Seasons come and seasons go, but did you know that brown egg color is lighter in the warmer months and darker in the colder months? And, as a hen ages, her eggs will contain less pigment and lean toward the lighter end of the brown spectrum.

Cream or Light Tan Egg Layers

Wyandottes, Faverolles, Dorkings, Buff Orpingtons, Some Easter Eggers

Brown Egg Layers

Rhode Island Reds, New Hampshire Reds, Dominiques, Delawares, Cochins,  Brahmas, Plymouth Rocks, Chanteclers

Dark Brown or Chocolate Colored Egg Layers

Black Copper Marans, Cuckoo Marans, Blue Copper Marans, Barnevelders

3. Blue Eggs, Green Eggs, and Pink Eggs, Oh My!

Just as you adore gazing up at a beautiful cloudless summer sky of blue, you will be egg-ceptionally giddy when you behold your first blue tinted egg! And, surprise, surprise…the pretty blue color seeps all the way through to the inside of the shell. So inside and out, these eggs are a gem! The blue pigment responsible for these beauties is known as oocyanin and comes from the hen’s bile.

Blue Egg Layers

Ameraucanas, Araucanas, Cream Legbars

I’m sure you all remember the lovable character, Sam-I-Am, in Dr. Seuss’s silly tale, Green Eggs and Ham. Poor Sam-I-Am desperately tries to convince another character of the tastiness of Green Eggs.

Well, hopefully you will need no convincing and will thrill at adding a green egg layer to your backyard flock.  Anyway, to get the green egg color, the hen’s artistic reproductive system begins with a blue egg and paints a touch of brown on top yielding a very enjoyable green egg! The darker the brown top coat, the darker the green egg!

Green Egg Layers

Olive Eggers, Some Easter Eggers

Pink is such a lovely bubblegum hue, but when you think pink, do you think about chicken eggs? Well, you should because though only a handful of chooks lay these subtle hued eggs, it is in fact an eggshell color! Pink eggs are the result of the bloom or cuticle being painted on just prior to the egg being laid.
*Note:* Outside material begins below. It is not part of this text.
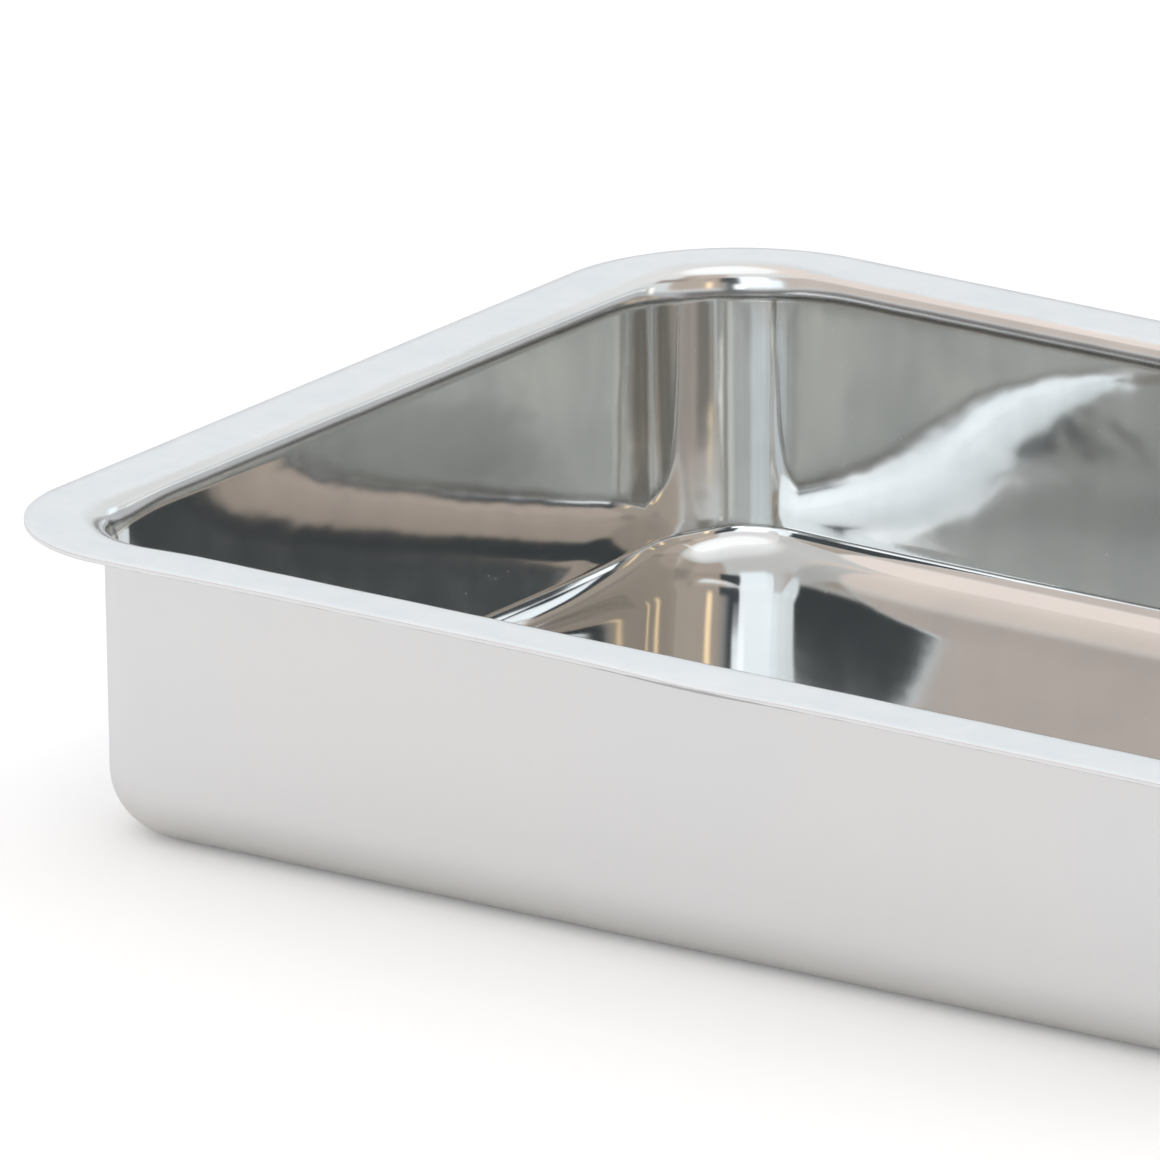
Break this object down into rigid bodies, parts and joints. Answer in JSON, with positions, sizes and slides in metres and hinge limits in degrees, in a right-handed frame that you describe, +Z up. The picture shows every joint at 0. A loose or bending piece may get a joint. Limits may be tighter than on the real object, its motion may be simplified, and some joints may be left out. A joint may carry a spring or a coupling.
{
  "type": "developing tray",
  "caption": "Deep rectangular stainless-steel darkroom tray pressed from one sheet, with rounded corners, a wide floor radius and a flat outward rim.",
  "frame": {"origin": "centre of the flat underside, on the plane the tray rests on", "axes": "+X along the long side, +Y along the short side, +Z up towards the open mouth"},
  "size_m": [0.34, 0.25, 0.064],
  "materials": {
    "stainless_sheet": "satin outside and on the rim, mirror-polished inside, fine-sheared edge"
  },
  "bodies": {
    "root": {"tray_shell": "stainless_sheet"}
  },
  "joints": []
}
If thicker layers of bloom are applied you’ll get a darker pink or plum colored egg.

Pink-ish Egg Layers

Light Sussex, Some Easter Eggers, Some Australorps, Plymouth Rocks

4. Eggs that Make a Speck-tacle of Themselves!

Bedazzling speckled eggs are a rare and special treat! And, while the dynamic duo of chickens responsible for laying these eggs on a regular basis are the Cuckoo Marans and the Welsummers , other breeds do at times lay these egg-straordinary specimens.  Speckled eggshells occur when the egg rotates during the pigmenting stage. Apparently these eggs rotate too slowly and voila…speckles!

Speckled Egg Layers

Cuckoo Marans, Welsummers

different coloured backyard chicken eggs in carton

So, think about adding one, a couple, or even several of these chicken breeds to your backyard flock and spruce up your coop with colour! Here’s to waking up to a rainbow of colour in your egg gathering basket! Cheers!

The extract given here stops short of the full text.